Fundamentalist Christians need this. If they can learn to quiet the mind and follow the breath without seeing that as a victory for the dark side, they’ll find their way out of painful delusion more quickly. Because here is the situation: Christian fundamentalists are terrified above all of their own minds. That is the blackest of black boxes, prone to co-optation by the devil, even as “the heart is deceitful above all things and desperately wicked.” Remember, we are the fallen. Earth is the precipice of hell, and we might fall further at any moment.

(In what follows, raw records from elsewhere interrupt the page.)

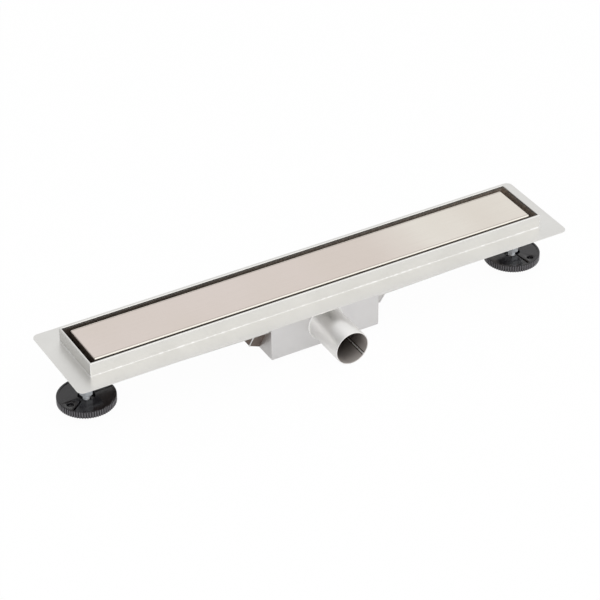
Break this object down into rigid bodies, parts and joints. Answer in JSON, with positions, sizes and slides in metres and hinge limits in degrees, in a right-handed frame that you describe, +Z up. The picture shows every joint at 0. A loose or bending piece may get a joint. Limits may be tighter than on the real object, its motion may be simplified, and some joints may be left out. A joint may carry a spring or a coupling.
{
  "type": "linear shower drain",
  "caption": "Stainless linear shower drain with a bonding flange, plain cover panel, side outlet, odour trap and levelling feet.",
  "frame": {"origin": "centre of the cover panel's top face, level with the finished floor", "axes": "+X along the drain, the outlet points to -Y, +Z up"},
  "size_m": [0.763, 0.1945, 0.094],
  "materials": {
    "channel_steel": "satin stainless sheet, pickled pale grey",
    "cover_steel": "stainless plate brushed along its length",
    "inner_steel": "mill-finish stainless sheet",
    "zinc_hardware": "bright zinc plate",
    "pad_plastic": "glossy black moulded plastic",
    "black_rubber": "matt black rubber"
  },
  "bodies": {
    "channel": {"channel_body": "channel_steel", "trap_box": "channel_steel", "inlet_chute_left": "channel_steel", "inlet_chute_right": "channel_steel", "outlet_spigot": "channel_steel", "foot_bracket_left": "channel_steel", "foot_bracket_right": "channel_steel", "cover_panel": "cover_steel", "weir_plate": "inner_steel", "trap_hood": "inner_steel", "trap_handle": "inner_steel", "hair_strainer": "inner_steel", "cover_support_1": "inner_steel", "cover_support_2": "inner_steel", "cover_support_3": "inner_steel", "cover_support_4": "inner_steel", "lower_nut_left": "zinc_hardware", "lower_nut_right": "zinc_hardware", "upper_nut_left": "zinc_hardware", "upper_nut_right": "zinc_hardware", "lower_washer_left": "zinc_hardware", "lower_washer_right": "zinc_hardware", "upper_washer_left": "zinc_hardware", "upper_washer_right": "zinc_hardware", "trap_seal": "black_rubber", "cover_buffers": "black_rubber"},
    "left_foot": {"levelling_bolt_left": "zinc_hardware", "foot_pad_left": "pad_plastic"},
    "right_foot": {"levelling_bolt_right": "zinc_hardware", "foot_pad_right": "pad_plastic"}
  },
  "joints": [
    {"name": "left_foot_height", "type": "slide", "parent": "channel", "child": "left_foot", "axis": [0, 0, -1], "range_m": [-0.002, 0.011]},
    {"name": "right_foot_height", "type": "slide", "parent": "channel", "child": "right_foot", "axis": [0, 0, -1], "range_m": [-0.002, 0.011]}
  ]
}
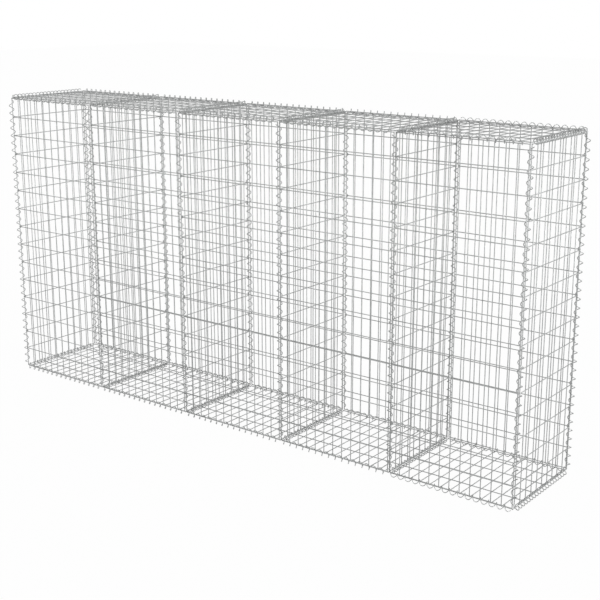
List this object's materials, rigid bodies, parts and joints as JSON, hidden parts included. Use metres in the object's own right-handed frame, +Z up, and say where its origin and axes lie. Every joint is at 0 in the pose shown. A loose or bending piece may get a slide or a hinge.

It’s impossible for me to convey the fear and self-distrust with which Christian fundamentalists live. Because they believe that quieting the mind exposes them to possession by Satan, they live in fear of contemplating their internal states. The person who gave birth to me has tearfully asked me that I never, ever “stop thinking” (i.e., quiet my mind) because nothing could be more dangerous.
The only escape for many is the rare experience of what they would call (n.b.) surrender to god—a state they reach in moments of praise or prayer. The minute those experiences end, though, they will clarify that they have not merged with god but merely given over to “him”—to be “cradled in the arms of the heavenly father.”
Enough of that back-door mysticism, though, and the fundamentalists start to open up. They start to realize that the experience of god is being generated in their hearts and minds, and they start learning to look inward to find it. They start inching in the direction that they have generated culture wars, and authority structures, and reams of scary bedtime stories trying to resist.
Yoga doesn't own the higher levels of consciousness, but it can give a person a break from the world of black and white. Nothing could be more dangerous!